The a la carte restaurants are even more popular among guests, though they aren't necessarily better. There is a dress code that does not permit men to wear tank tops or shorts -- though “elegant Bermudas” are allowed. A reservation at one of the a la cartes is a hot commodity, and the staff knows this: Guests are limited to only one reservation every three days, two every five days, three every seven days, and so on. Nearly every resort in the area has a reservation policy, though Iberostar's might be one of the stricter ones around.
The food at the a la cartes varied from good to poor. The steakhouse, for example, served festive plates of smoked and grilled meats, salmon, and corn on the cob, while the Mexican food didn’t look as fresh. The resort also offers seafood, Japanese, and Italian fare.
For late-night munchies, the Higuey Buffet serves pizza and other snacks after midnight, so in between dances at the discotheque and slots at the casino, guests can satiate their after-hours hunger.

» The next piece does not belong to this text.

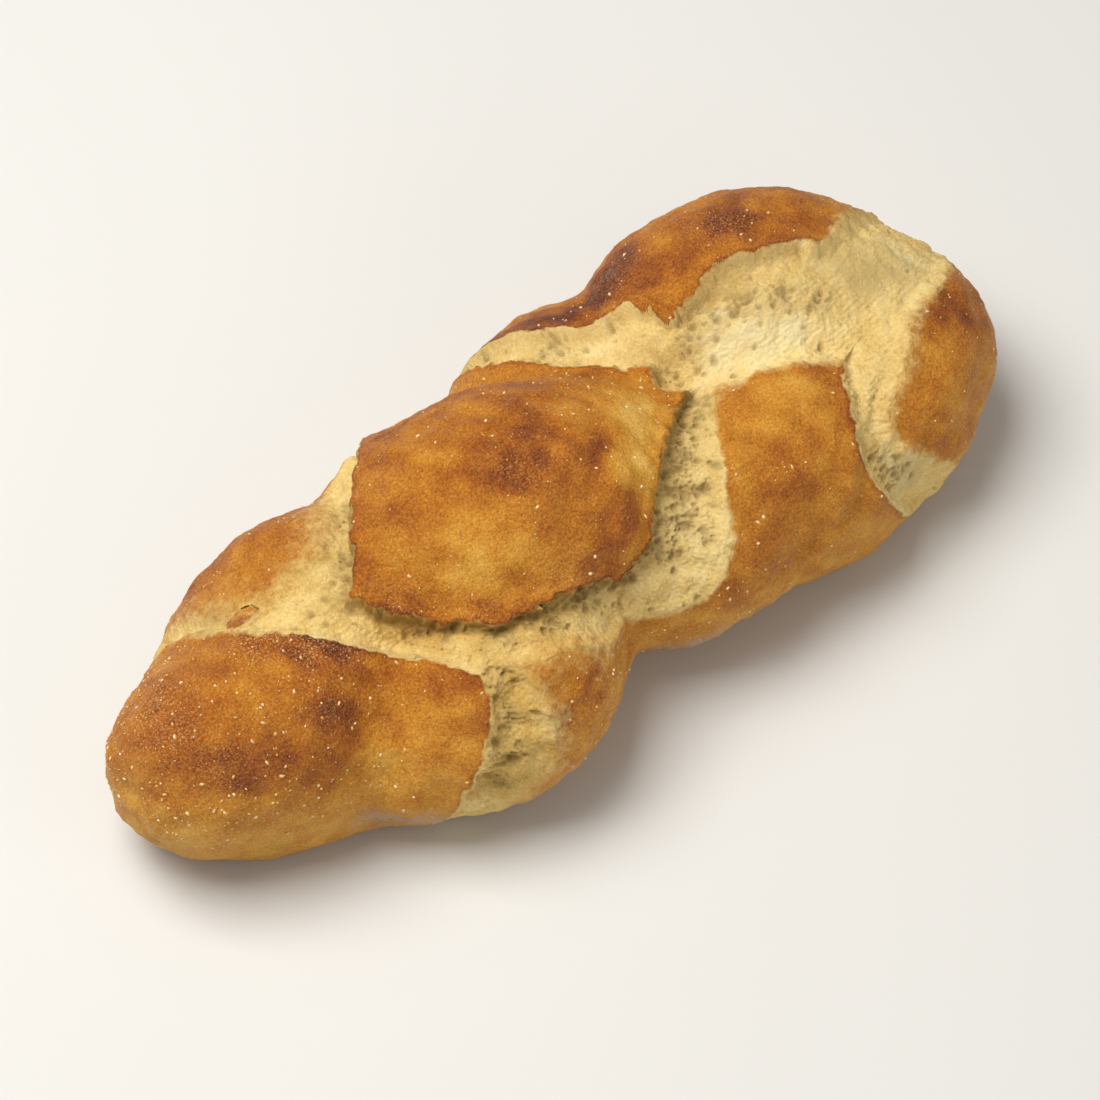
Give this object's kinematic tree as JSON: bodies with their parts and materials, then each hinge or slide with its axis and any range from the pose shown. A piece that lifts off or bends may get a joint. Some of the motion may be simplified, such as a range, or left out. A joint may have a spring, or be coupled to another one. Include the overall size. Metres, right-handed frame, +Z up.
{
  "type": "braided loaf",
  "caption": "Long braided white loaf with golden-brown crust over swollen strands and pale torn crumb between them, resting on a flat base.",
  "frame": {"origin": "bottom centre of the loaf's bounding box, on the surface it stands on", "axes": "+X along the loaf towards its broad end, +Y towards its back, +Z up"},
  "size_m": [0.2918, 0.1226, 0.0829],
  "materials": {
    "crust": "matt golden-brown bread crust with pale torn crumb between the strands"
  },
  "bodies": {
    "root": {"loaf": "crust"}
  },
  "joints": []
}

Name-brand liquor for free and plenty of places for a cold one -- just not on the beach.
Iberostar Punta Cana has drinks covered with a half-dozen places to grab a boozy confection or cold beer. The liquor here is mostly mid-shelf, and the bartenders know how to pour it, especially in the lobby bar, where guests like to linger and catch a break from the sun.
There is no swim-up bar and no drink service on the beach, but there are plenty of bars and spots for a cold cerveza just off the sand and close to the pools.
Iberostar only has one wedding package, and not a ton of extras, but the prices are right and the planning is hassle free.
Located on an excellent stretch of beach, the Iberostar's clean rooms, immaculate grounds, great service, and buzzing activities morning, noon and night make it feel like a well-oiled machine. Sure, it's crowded, the meat's overcooked, and the rooms and gym are showing some wear, but it's still one of Punta Cana's best deals.